A slightly blurry black and white photograph of a small room with a low bench in the center topped with a line of woven basket vessel forms. The torsos and legs of several people, all wearing dark clothes, surround them.
ebere's formations are inspired by the architectures of the Circular Stepped Pyramids in Southeastern Nigeria (Igboland). Photo by TJ Walker.

owoko


Review
Sea M. Miller


“It hurts/the heart to see/something so vast and deep/can also be made of dirt./And if it can be/of earth, the body/ponders, might such a landscape exist also within me?”
–Robin Coste Lewis, ‘Beauty’s Nest,’ in Voyage of the Sable Venus and Other Poems

Where does the sun hit a dark body? What time? Which curves, which grooves, make the body sing? How can a body be expressed as an object–and still be alive? Gratitude for the many questions—rhetorical or otherwise—that emerge from the installation work of sculpture artist and designer ebere agwuncha. Their practice of integrating ritual performance, clay sculpture, sound, and other archival materials evokes a space to wonder and revel in the recognition of ancestral memory, kinship and diasporic longing.

As the dark winter sets over the city of Chicago, I am confronted with the memory of breathing warm summer air; a journal in tow, walking through Logan Square. In May 2022, owoko opened at The Comfort Station, a small building that rests on a plot of grass across the street from a busy intersection; hot asphalt, traffic lights, and wandering pedestrians obscure the entrance to this multidisciplinary artist space. Still, on this day, I found the door of that red brick and mahogany wood building in an effort to witness the final days of agwuncha’s ritual performance and installation work, titled owoko

The owoko exhibition was nestled in a small gallery space with barred windows, wooden doors and walls painted white; here there are intricate cobwebs and dust that muddle the corners of the ceiling and catch the sunlight. As an art installation that engages with the architectures and living histories of ancient and contemporary Igbo structures, the pieces that comprise owoko are amplified by the gallery space itself. The artist, agwuncha, crafts ceramic bodies wrapped in woven natural fibers. The clay pots that the artist creates highlight a communal practice of water pot-making often found along the Niger Delta in Southeastern Nigeria—it was a practice enacted primarily by Igbo women who resided in the region during the early 20th century.

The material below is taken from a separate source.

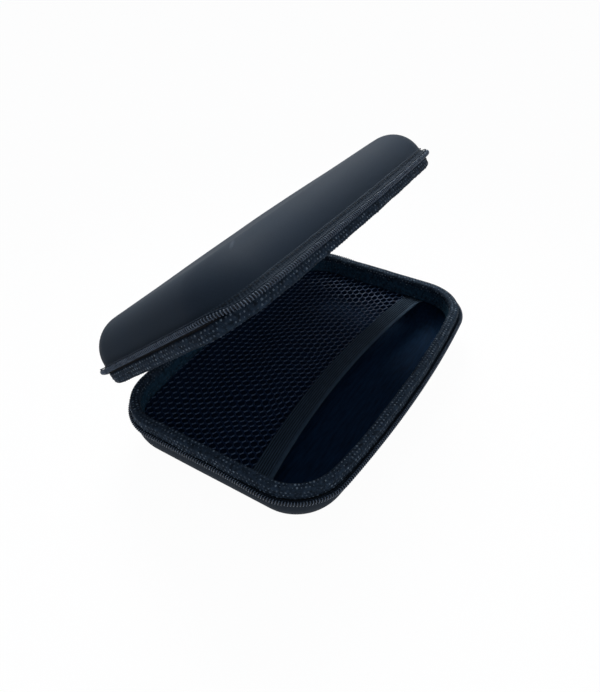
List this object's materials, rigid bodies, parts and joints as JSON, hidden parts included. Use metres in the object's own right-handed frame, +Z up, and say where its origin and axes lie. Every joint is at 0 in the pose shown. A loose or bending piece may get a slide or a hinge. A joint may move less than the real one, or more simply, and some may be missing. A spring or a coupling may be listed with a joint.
{
  "type": "zip-round travel case",
  "caption": "Small semi-hard clamshell travel case with two moulded foam shells, a round zip, a fabric hinge and a net pocket under an elastic band.",
  "frame": {"origin": "centre of the lower shell's flat underside, on the surface that the case lies on", "axes": "+X along the hinge, -Y towards the opening side, +Z up"},
  "size_m": [0.1658, 0.1227, 0.1102],
  "materials": {
    "shell_skin": "smooth coated",
    "shell_foam": "matte foam",
    "lining": "smooth knit",
    "binding": "matte dotted",
    "zip_tape": "woven",
    "zip_coil": "satin",
    "net": "knitted",
    "elastic": "ribbed",
    "thread": "thread",
    "spine_fabric": "woven",
    "slider_metal": "satin enamel"
  },
  "bodies": {
    "base": {"base_skin": "shell_skin", "base_foam": "shell_foam", "base_lining": "lining", "base_binding": "binding", "base_zip_tape": "zip_tape", "base_zip_coil": "zip_coil", "mesh_pocket": "net", "pocket_elastic": "elastic", "elastic_tacks": "thread", "hinge_strip": "spine_fabric", "hinge_lining": "binding"},
    "lid": {"lid_skin": "shell_skin", "lid_foam": "shell_foam", "lid_lining": "lining", "lid_binding": "binding", "lid_zip_tape": "zip_tape", "lid_zip_coil": "zip_coil"},
    "slider_left": {"slider_left": "slider_metal"},
    "slider_right": {"slider_right": "slider_metal"},
    "pull_left": {"pull_left": "slider_metal"},
    "pull_right": {"pull_right": "slider_metal"}
  },
  "joints": [
    {"name": "lid_hinge", "type": "hinge", "parent": "base", "child": "lid", "pos_m": [0, 0.06025, 0.0258], "axis": [-1, 0, 0], "range_deg": [-39, 141], "deforming": ["hinge_strip", "hinge_lining"]},
    {"name": "slider_right_run", "type": "slide", "parent": "base", "child": "slider_right", "axis": [0.9976, -0.0696, 0], "range_m": [0, 0.009]},
    {"name": "pull_right_swing", "type": "hinge", "parent": "slider_right", "child": "pull_right", "pos_m": [0.04337, 0.05884, 0.0213], "axis": [0.9976, -0.0696, 0], "range_deg": [-8, 160]},
    {"name": "slider_left_run", "type": "slide", "parent": "base", "child": "slider_left", "axis": [-0.9976, -0.0696, 0], "range_m": [0, 0.009]},
    {"name": "pull_left_swing", "type": "hinge", "parent": "slider_left", "child": "pull_left", "pos_m": [-0.04337, 0.05884, 0.0213], "axis": [0.9976, 0.0696, 0], "range_deg": [-8, 160]}
  ]
}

The installation is centered around five dark clay bodies resting in a plot of soil; all are set in a straight line that stretches the length of the largest window in the gallery. Of the five pieces, the center vessel is described by the artist as a “soundscape and reservoir.” The center vessel is “activated” by an ongoing water ritual. In this ritual, the artist asks viewers to fill the center vessel with river water gathered by their family and loved ones. The river water is stored in another clay body positioned at the front door of the gallery. The viewer collects the water in a glass jar, offers a prayer, intention or breath, then pours the water into the center vessel, watching as the substance reaches the vessel’s rim. During our visit to the installation that day, the river water reached the top of the center vessel and spilled over the rim onto the plotted earth below. The artist had waited for this moment. After many pours & prayers, the vessel filled just enough to spill. We watched as the water fell down the shape of the vessel, reminding me how tears fall along the shape of a face. We said, “ashe,” feeling charged by the presence of light, water, and communion within the space.

agwuncha describes the ritual as an offering of gratitude as well as a meditation on the value and scarcity of clean water—indicating how environmental racism and the climate crisis affects many communities of color throughout the United States and abroad. The ritual is also a call to ancestral memory, and a recognition of the abundance we all share with one another through the acts of communion and habitual care work. For example, in our conversation, the artist would often refer to their clay structures as “bodies” in order to emphasize the intentionality and aliveness of the objects. For agwuncha, the historical reference extends beyond a temporal association of “pastness” towards an instance on black futurities, presence, and aspiration–a term which Black Studies scholar Christina Sharpe describes as a kind of “wake work”; the praxis of “putting breath back in the body” (Sharpe, 113). 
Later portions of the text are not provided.